• Provided material
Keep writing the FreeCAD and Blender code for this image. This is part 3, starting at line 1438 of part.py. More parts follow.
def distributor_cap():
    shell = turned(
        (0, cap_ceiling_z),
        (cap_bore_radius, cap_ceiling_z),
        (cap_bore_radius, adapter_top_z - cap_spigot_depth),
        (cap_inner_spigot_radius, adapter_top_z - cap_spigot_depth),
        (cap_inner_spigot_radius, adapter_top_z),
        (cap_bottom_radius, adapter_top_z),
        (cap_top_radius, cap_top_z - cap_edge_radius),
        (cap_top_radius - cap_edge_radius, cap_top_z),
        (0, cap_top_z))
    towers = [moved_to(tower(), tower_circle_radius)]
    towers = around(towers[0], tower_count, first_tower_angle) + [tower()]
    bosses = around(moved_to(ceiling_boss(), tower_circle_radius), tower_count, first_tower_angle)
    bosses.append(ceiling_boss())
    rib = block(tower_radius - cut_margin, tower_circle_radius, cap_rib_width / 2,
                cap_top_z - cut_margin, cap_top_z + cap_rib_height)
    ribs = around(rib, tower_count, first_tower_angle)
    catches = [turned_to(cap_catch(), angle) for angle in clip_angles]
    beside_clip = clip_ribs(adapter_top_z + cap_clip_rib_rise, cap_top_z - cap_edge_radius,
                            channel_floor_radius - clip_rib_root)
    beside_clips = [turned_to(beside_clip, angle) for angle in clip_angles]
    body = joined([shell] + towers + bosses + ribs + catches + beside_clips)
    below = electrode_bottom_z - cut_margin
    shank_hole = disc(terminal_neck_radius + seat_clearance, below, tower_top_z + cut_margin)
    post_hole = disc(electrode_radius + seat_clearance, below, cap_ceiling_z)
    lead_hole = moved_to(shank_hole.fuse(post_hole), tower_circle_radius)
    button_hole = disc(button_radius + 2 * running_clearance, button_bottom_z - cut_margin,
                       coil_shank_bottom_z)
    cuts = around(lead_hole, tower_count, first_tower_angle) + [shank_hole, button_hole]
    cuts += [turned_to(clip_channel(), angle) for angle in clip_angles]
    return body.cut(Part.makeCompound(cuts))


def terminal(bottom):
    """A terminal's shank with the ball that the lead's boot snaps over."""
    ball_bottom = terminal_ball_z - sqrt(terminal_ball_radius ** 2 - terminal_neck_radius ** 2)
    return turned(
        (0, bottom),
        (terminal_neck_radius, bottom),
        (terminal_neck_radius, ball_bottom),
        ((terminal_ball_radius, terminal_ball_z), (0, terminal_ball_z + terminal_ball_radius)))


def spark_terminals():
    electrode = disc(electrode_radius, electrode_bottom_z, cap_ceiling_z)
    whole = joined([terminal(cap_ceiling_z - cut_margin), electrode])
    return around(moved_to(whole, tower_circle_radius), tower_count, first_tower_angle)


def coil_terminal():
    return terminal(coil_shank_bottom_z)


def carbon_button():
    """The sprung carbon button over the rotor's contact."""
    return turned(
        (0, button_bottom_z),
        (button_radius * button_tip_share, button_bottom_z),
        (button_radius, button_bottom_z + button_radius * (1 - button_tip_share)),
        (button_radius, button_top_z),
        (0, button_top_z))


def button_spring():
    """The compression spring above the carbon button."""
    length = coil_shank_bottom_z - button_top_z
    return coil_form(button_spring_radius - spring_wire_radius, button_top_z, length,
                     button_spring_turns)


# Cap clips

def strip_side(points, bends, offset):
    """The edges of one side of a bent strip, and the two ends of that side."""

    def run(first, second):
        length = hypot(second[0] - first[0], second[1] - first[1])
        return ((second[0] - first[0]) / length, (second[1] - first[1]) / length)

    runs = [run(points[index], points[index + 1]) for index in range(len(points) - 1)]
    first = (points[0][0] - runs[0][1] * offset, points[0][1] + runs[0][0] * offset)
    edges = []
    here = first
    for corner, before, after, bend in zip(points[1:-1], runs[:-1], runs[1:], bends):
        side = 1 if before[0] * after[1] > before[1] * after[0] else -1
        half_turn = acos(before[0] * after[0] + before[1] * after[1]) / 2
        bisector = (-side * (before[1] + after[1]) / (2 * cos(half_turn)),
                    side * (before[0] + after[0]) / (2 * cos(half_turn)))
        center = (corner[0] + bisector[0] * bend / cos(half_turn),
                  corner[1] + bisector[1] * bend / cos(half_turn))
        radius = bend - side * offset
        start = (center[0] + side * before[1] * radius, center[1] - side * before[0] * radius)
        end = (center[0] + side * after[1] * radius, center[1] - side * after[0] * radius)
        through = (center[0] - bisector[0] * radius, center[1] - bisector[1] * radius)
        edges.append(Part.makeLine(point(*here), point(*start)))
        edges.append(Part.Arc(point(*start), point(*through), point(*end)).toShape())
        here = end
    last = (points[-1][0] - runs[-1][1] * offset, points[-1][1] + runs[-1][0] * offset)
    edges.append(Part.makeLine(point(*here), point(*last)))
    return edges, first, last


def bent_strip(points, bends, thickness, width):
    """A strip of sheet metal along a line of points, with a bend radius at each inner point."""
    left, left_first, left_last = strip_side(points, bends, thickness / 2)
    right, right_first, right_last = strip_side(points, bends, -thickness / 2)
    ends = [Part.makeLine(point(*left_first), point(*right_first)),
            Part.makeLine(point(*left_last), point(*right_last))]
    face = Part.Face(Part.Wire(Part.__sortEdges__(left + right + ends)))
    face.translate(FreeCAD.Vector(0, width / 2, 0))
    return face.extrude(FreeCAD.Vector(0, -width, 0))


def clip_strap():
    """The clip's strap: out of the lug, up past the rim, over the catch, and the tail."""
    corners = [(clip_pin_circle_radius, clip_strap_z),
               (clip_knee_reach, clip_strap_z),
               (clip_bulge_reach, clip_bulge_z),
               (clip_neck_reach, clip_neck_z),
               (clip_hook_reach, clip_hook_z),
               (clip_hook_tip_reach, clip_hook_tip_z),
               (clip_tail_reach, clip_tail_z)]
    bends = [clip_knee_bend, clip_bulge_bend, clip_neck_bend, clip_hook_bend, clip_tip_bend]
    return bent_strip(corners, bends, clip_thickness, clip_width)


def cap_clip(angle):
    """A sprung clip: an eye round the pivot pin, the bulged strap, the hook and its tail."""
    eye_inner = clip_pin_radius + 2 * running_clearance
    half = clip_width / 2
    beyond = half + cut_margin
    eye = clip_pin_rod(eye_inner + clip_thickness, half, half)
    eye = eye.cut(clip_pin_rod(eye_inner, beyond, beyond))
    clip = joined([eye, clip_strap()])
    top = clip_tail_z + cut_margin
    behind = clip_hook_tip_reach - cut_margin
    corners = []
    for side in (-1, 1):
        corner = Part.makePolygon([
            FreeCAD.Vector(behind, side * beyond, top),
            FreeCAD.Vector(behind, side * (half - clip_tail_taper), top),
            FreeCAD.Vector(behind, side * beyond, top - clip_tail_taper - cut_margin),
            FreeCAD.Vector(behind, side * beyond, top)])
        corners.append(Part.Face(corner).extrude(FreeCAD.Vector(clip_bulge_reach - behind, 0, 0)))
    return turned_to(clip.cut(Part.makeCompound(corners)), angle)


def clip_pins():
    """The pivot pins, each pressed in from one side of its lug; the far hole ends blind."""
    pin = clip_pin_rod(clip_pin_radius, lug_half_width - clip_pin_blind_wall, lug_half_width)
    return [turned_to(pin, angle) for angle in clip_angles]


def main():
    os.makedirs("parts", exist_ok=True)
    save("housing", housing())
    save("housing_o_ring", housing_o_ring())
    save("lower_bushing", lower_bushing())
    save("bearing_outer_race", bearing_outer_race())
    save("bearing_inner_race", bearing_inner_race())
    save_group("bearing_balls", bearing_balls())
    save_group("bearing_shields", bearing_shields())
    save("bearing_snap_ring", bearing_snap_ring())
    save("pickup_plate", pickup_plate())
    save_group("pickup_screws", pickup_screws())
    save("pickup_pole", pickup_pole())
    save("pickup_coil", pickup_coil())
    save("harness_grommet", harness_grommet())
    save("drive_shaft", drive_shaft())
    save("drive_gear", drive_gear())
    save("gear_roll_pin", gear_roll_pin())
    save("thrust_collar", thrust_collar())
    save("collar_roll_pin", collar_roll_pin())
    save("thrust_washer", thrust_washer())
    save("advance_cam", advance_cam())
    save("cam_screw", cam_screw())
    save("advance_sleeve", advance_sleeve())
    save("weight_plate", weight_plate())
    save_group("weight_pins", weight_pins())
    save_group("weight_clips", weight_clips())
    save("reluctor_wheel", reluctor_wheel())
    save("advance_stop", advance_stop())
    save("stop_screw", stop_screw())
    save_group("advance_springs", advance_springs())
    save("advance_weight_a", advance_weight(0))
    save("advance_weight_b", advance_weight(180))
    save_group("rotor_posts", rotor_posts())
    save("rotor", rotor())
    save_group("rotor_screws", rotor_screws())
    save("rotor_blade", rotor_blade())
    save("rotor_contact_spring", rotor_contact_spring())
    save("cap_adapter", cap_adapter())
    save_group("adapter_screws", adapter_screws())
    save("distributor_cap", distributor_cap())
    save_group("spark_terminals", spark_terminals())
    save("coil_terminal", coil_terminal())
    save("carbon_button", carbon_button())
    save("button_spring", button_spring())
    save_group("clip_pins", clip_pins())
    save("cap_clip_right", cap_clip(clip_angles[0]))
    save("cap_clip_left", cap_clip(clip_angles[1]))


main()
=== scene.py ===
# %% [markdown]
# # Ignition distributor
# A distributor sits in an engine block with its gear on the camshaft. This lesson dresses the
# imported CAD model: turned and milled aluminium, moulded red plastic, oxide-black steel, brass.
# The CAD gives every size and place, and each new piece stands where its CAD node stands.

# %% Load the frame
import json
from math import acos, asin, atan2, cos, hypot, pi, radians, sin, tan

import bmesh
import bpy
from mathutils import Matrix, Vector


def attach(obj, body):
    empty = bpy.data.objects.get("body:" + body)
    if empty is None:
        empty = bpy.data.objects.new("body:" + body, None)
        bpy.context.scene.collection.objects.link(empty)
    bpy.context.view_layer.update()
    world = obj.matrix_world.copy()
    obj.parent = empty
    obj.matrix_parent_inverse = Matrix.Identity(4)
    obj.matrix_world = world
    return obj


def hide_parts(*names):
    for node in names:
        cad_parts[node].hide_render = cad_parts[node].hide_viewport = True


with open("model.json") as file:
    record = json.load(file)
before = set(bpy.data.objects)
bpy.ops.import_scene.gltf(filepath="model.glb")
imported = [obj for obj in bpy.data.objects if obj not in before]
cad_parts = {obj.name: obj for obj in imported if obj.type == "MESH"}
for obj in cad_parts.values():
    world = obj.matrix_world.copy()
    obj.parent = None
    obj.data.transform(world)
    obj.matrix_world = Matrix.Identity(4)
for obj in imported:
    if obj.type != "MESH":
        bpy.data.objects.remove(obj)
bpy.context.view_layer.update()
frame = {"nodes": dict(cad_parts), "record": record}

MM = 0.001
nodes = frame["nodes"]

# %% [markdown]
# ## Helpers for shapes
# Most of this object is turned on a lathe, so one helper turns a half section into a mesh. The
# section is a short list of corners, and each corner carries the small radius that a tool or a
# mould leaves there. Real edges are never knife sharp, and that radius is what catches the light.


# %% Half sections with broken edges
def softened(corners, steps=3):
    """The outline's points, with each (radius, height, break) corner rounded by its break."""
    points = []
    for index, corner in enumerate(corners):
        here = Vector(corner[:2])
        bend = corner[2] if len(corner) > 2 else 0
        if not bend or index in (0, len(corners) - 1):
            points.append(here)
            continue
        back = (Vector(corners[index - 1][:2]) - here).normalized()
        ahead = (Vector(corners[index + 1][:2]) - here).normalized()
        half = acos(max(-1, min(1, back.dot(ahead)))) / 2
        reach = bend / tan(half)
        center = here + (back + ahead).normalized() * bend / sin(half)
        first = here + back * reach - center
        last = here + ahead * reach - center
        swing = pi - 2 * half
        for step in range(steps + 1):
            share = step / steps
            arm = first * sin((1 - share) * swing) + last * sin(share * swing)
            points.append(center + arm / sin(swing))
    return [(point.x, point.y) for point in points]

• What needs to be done
Between the line containing "before = set(bpy.data.objects)" and the line containing "obj.data.transform(world)" lies the part to return. Return it exactly, counting both of those lines.

• Full response
before = set(bpy.data.objects)
bpy.ops.import_scene.gltf(filepath="model.glb")
imported = [obj for obj in bpy.data.objects if obj not in before]
cad_parts = {obj.name: obj for obj in imported if obj.type == "MESH"}
for obj in cad_parts.values():
    world = obj.matrix_world.copy()
    obj.parent = None
    obj.data.transform(world)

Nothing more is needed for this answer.